Task to complete
Read the data and repeat all of it exactly.

(Rows from a 3D modeling dataset)
───

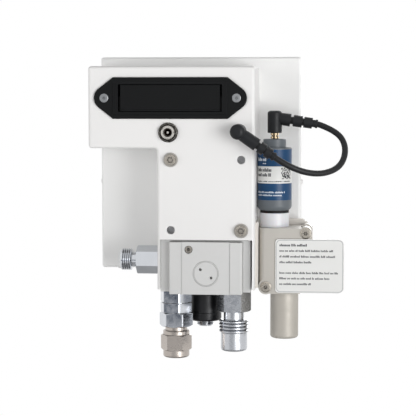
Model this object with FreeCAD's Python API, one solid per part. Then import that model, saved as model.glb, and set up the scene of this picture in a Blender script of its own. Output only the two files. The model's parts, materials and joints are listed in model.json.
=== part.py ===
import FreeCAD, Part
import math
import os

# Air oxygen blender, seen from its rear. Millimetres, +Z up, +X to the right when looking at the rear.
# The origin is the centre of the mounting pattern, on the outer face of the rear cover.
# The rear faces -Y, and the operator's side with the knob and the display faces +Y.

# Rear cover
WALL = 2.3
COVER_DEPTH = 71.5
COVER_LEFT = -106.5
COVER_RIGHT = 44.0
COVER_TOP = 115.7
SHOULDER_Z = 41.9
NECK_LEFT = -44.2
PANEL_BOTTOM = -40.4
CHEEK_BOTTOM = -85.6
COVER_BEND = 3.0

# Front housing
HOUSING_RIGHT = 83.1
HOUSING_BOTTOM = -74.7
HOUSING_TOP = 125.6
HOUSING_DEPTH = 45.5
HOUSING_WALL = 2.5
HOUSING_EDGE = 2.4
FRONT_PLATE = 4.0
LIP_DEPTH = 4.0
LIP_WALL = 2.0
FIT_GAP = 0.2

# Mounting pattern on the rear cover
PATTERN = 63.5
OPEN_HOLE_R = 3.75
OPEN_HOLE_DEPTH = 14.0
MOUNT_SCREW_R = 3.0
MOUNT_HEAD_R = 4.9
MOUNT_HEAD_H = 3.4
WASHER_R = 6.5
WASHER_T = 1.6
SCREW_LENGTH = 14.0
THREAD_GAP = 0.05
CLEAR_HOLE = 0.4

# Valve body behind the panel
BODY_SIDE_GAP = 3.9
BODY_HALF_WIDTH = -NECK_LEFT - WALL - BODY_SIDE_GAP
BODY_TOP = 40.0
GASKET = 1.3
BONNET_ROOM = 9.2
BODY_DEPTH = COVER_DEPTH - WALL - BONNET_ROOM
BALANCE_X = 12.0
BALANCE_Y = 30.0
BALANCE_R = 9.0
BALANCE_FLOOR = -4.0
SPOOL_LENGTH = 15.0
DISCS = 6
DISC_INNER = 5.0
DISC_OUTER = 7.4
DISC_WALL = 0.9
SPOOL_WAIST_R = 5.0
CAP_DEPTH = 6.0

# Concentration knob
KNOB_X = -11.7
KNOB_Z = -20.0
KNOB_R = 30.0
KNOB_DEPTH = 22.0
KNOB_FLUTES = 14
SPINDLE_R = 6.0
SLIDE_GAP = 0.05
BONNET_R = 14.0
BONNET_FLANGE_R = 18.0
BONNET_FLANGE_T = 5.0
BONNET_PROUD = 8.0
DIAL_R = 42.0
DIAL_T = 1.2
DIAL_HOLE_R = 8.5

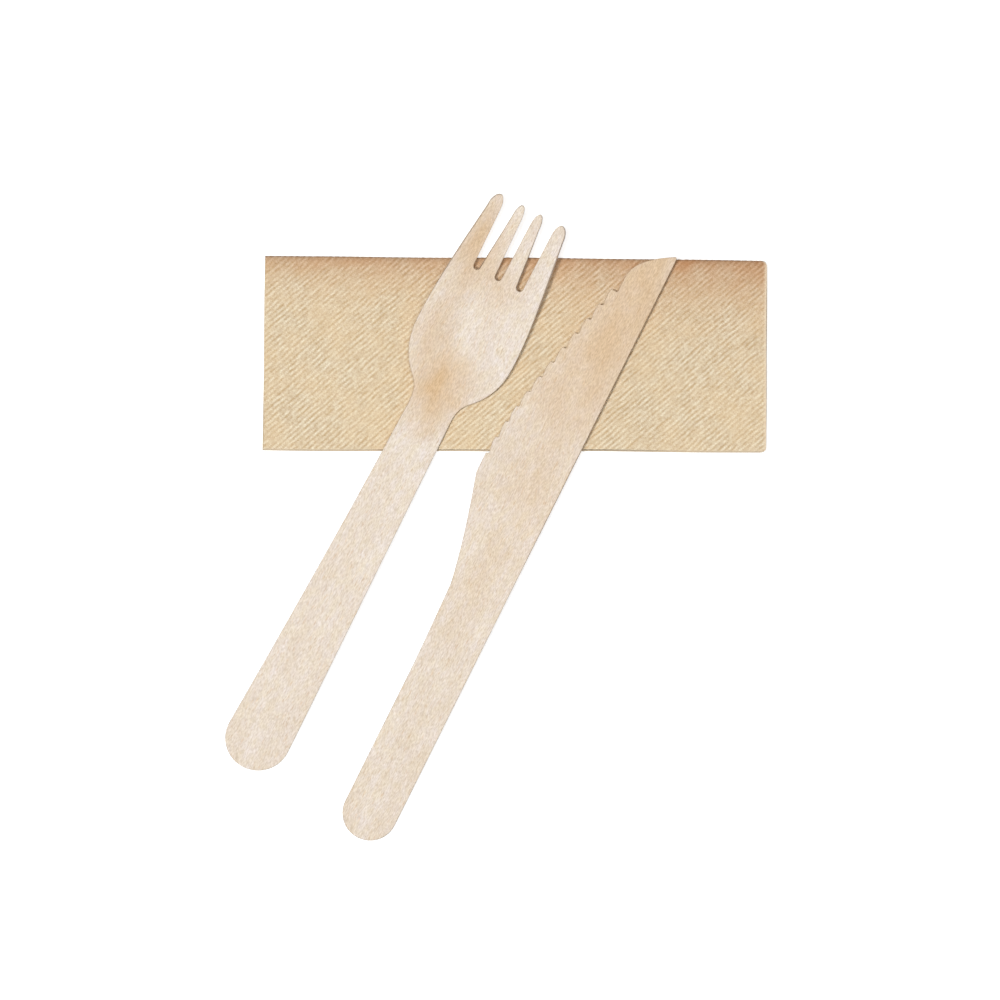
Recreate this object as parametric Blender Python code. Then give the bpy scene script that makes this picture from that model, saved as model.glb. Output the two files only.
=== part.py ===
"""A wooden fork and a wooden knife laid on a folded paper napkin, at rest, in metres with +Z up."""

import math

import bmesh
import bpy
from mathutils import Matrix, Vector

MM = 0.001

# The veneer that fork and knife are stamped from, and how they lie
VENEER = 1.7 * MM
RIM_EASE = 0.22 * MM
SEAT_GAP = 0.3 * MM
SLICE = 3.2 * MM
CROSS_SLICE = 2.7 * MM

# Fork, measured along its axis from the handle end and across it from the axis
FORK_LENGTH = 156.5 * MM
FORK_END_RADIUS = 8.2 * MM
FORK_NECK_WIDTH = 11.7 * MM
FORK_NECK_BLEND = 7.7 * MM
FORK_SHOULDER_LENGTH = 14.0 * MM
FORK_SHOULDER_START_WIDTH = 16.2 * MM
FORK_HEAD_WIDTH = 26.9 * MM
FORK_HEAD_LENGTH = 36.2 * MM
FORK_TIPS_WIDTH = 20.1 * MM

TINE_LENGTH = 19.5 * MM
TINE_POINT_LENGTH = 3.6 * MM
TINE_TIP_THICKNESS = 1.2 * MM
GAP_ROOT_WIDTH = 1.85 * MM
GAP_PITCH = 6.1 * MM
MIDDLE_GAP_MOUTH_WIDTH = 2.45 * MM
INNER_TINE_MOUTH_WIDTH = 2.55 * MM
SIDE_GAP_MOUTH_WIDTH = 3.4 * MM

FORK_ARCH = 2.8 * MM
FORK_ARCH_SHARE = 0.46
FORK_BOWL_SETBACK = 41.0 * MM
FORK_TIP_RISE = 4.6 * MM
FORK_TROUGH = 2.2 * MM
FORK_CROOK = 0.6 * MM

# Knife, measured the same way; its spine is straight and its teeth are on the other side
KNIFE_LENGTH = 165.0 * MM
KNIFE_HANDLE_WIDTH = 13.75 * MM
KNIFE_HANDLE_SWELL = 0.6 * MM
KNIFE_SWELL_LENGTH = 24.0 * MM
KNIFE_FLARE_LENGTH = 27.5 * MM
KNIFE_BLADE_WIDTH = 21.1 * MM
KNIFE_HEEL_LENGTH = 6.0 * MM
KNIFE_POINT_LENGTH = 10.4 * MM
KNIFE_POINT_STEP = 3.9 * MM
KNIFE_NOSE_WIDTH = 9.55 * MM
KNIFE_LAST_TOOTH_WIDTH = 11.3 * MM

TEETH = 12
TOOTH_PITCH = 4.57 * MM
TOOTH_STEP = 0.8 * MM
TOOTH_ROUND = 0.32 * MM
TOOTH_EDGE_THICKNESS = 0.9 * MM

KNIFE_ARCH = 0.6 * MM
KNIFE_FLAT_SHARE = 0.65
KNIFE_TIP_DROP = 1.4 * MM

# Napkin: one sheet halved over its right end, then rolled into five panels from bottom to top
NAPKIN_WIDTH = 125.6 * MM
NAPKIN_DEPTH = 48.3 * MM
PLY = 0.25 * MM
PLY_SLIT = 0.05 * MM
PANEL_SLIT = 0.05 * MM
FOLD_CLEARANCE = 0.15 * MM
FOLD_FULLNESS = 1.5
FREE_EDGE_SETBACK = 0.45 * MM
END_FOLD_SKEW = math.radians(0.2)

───

Completed exercise
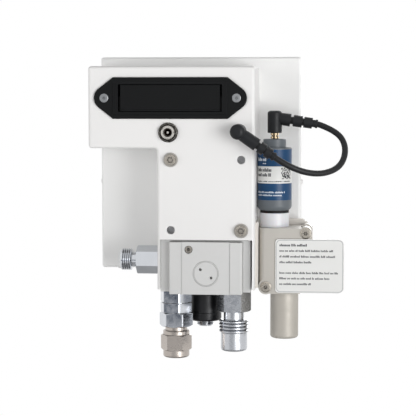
Model this object with FreeCAD's Python API, one solid per part. Then import that model, saved as model.glb, and set up the scene of this picture in a Blender script of its own. Output only the two files. The model's parts, materials and joints are listed in model.json.
=== part.py ===
import FreeCAD, Part
import math
import os

# Air oxygen blender, seen from its rear. Millimetres, +Z up, +X to the right when looking at the rear.
# The origin is the centre of the mounting pattern, on the outer face of the rear cover.
# The rear faces -Y, and the operator's side with the knob and the display faces +Y.

# Rear cover
WALL = 2.3
COVER_DEPTH = 71.5
COVER_LEFT = -106.5
COVER_RIGHT = 44.0
COVER_TOP = 115.7
SHOULDER_Z = 41.9
NECK_LEFT = -44.2
PANEL_BOTTOM = -40.4
CHEEK_BOTTOM = -85.6
COVER_BEND = 3.0

# Front housing
HOUSING_RIGHT = 83.1
HOUSING_BOTTOM = -74.7
HOUSING_TOP = 125.6
HOUSING_DEPTH = 45.5
HOUSING_WALL = 2.5
HOUSING_EDGE = 2.4
FRONT_PLATE = 4.0
LIP_DEPTH = 4.0
LIP_WALL = 2.0
FIT_GAP = 0.2

# Mounting pattern on the rear cover
PATTERN = 63.5
OPEN_HOLE_R = 3.75
OPEN_HOLE_DEPTH = 14.0
MOUNT_SCREW_R = 3.0
MOUNT_HEAD_R = 4.9
MOUNT_HEAD_H = 3.4
WASHER_R = 6.5
WASHER_T = 1.6
SCREW_LENGTH = 14.0
THREAD_GAP = 0.05
CLEAR_HOLE = 0.4

# Valve body behind the panel
BODY_SIDE_GAP = 3.9
BODY_HALF_WIDTH = -NECK_LEFT - WALL - BODY_SIDE_GAP
BODY_TOP = 40.0
GASKET = 1.3
BONNET_ROOM = 9.2
BODY_DEPTH = COVER_DEPTH - WALL - BONNET_ROOM
BALANCE_X = 12.0
BALANCE_Y = 30.0
BALANCE_R = 9.0
BALANCE_FLOOR = -4.0
SPOOL_LENGTH = 15.0
DISCS = 6
DISC_INNER = 5.0
DISC_OUTER = 7.4
DISC_WALL = 0.9
SPOOL_WAIST_R = 5.0
CAP_DEPTH = 6.0

# Concentration knob
KNOB_X = -11.7
KNOB_Z = -20.0
KNOB_R = 30.0
KNOB_DEPTH = 22.0
KNOB_FLUTES = 14
SPINDLE_R = 6.0
SLIDE_GAP = 0.05
BONNET_R = 14.0
BONNET_FLANGE_R = 18.0
BONNET_FLANGE_T = 5.0
BONNET_PROUD = 8.0
DIAL_R = 42.0
DIAL_T = 1.2
DIAL_HOLE_R = 8.5

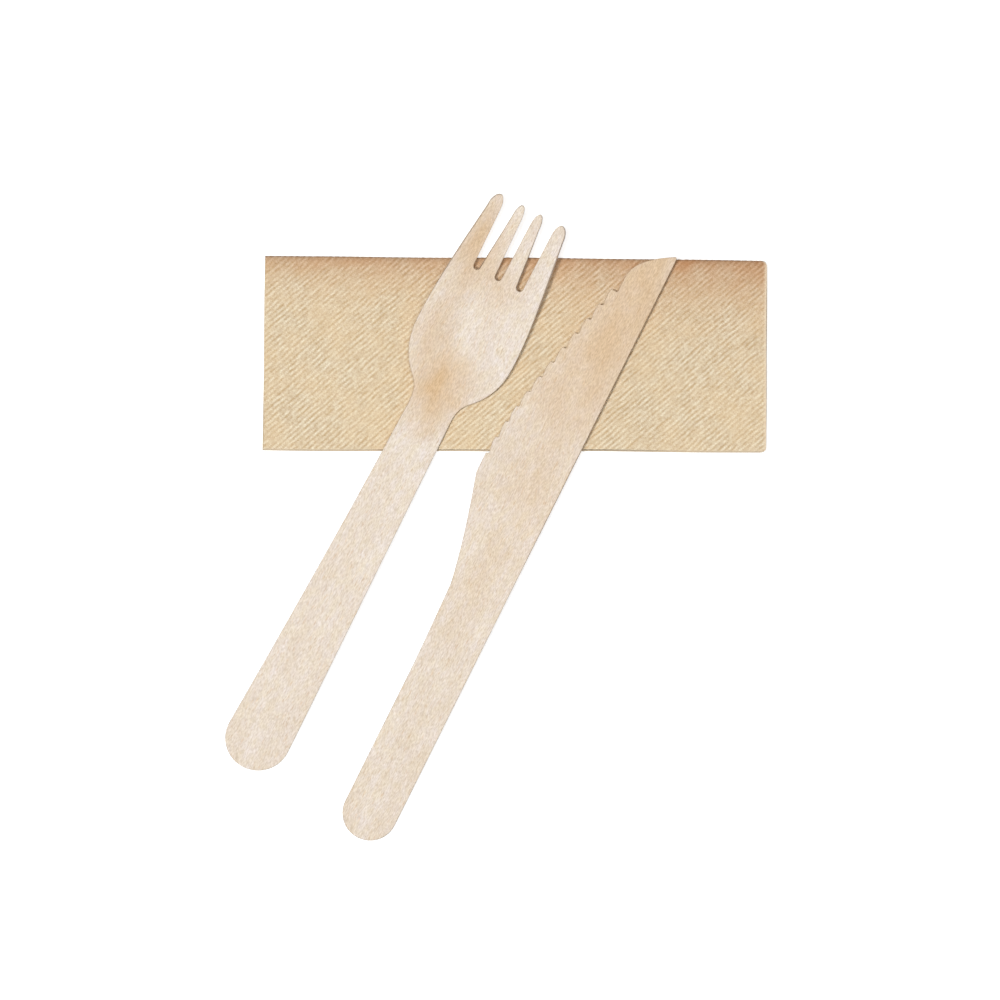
Recreate this object as parametric Blender Python code. Then give the bpy scene script that makes this picture from that model, saved as model.glb. Output the two files only.
=== part.py ===
"""A wooden fork and a wooden knife laid on a folded paper napkin, at rest, in metres with +Z up."""

import math

import bmesh
import bpy
from mathutils import Matrix, Vector

MM = 0.001

# The veneer that fork and knife are stamped from, and how they lie
VENEER = 1.7 * MM
RIM_EASE = 0.22 * MM
SEAT_GAP = 0.3 * MM
SLICE = 3.2 * MM
CROSS_SLICE = 2.7 * MM

# Fork, measured along its axis from the handle end and across it from the axis
FORK_LENGTH = 156.5 * MM
FORK_END_RADIUS = 8.2 * MM
FORK_NECK_WIDTH = 11.7 * MM
FORK_NECK_BLEND = 7.7 * MM
FORK_SHOULDER_LENGTH = 14.0 * MM
FORK_SHOULDER_START_WIDTH = 16.2 * MM
FORK_HEAD_WIDTH = 26.9 * MM
FORK_HEAD_LENGTH = 36.2 * MM
FORK_TIPS_WIDTH = 20.1 * MM

TINE_LENGTH = 19.5 * MM
TINE_POINT_LENGTH = 3.6 * MM
TINE_TIP_THICKNESS = 1.2 * MM
GAP_ROOT_WIDTH = 1.85 * MM
GAP_PITCH = 6.1 * MM
MIDDLE_GAP_MOUTH_WIDTH = 2.45 * MM
INNER_TINE_MOUTH_WIDTH = 2.55 * MM
SIDE_GAP_MOUTH_WIDTH = 3.4 * MM

FORK_ARCH = 2.8 * MM
FORK_ARCH_SHARE = 0.46
FORK_BOWL_SETBACK = 41.0 * MM
FORK_TIP_RISE = 4.6 * MM
FORK_TROUGH = 2.2 * MM
FORK_CROOK = 0.6 * MM

# Knife, measured the same way; its spine is straight and its teeth are on the other side
KNIFE_LENGTH = 165.0 * MM
KNIFE_HANDLE_WIDTH = 13.75 * MM
KNIFE_HANDLE_SWELL = 0.6 * MM
KNIFE_SWELL_LENGTH = 24.0 * MM
KNIFE_FLARE_LENGTH = 27.5 * MM
KNIFE_BLADE_WIDTH = 21.1 * MM
KNIFE_HEEL_LENGTH = 6.0 * MM
KNIFE_POINT_LENGTH = 10.4 * MM
KNIFE_POINT_STEP = 3.9 * MM
KNIFE_NOSE_WIDTH = 9.55 * MM
KNIFE_LAST_TOOTH_WIDTH = 11.3 * MM

TEETH = 12
TOOTH_PITCH = 4.57 * MM
TOOTH_STEP = 0.8 * MM
TOOTH_ROUND = 0.32 * MM
TOOTH_EDGE_THICKNESS = 0.9 * MM

KNIFE_ARCH = 0.6 * MM
KNIFE_FLAT_SHARE = 0.65
KNIFE_TIP_DROP = 1.4 * MM

# Napkin: one sheet halved over its right end, then rolled into five panels from bottom to top
NAPKIN_WIDTH = 125.6 * MM
NAPKIN_DEPTH = 48.3 * MM
PLY = 0.25 * MM
PLY_SLIT = 0.05 * MM
PANEL_SLIT = 0.05 * MM
FOLD_CLEARANCE = 0.15 * MM
FOLD_FULLNESS = 1.5
FREE_EDGE_SETBACK = 0.45 * MM
END_FOLD_SKEW = math.radians(0.2)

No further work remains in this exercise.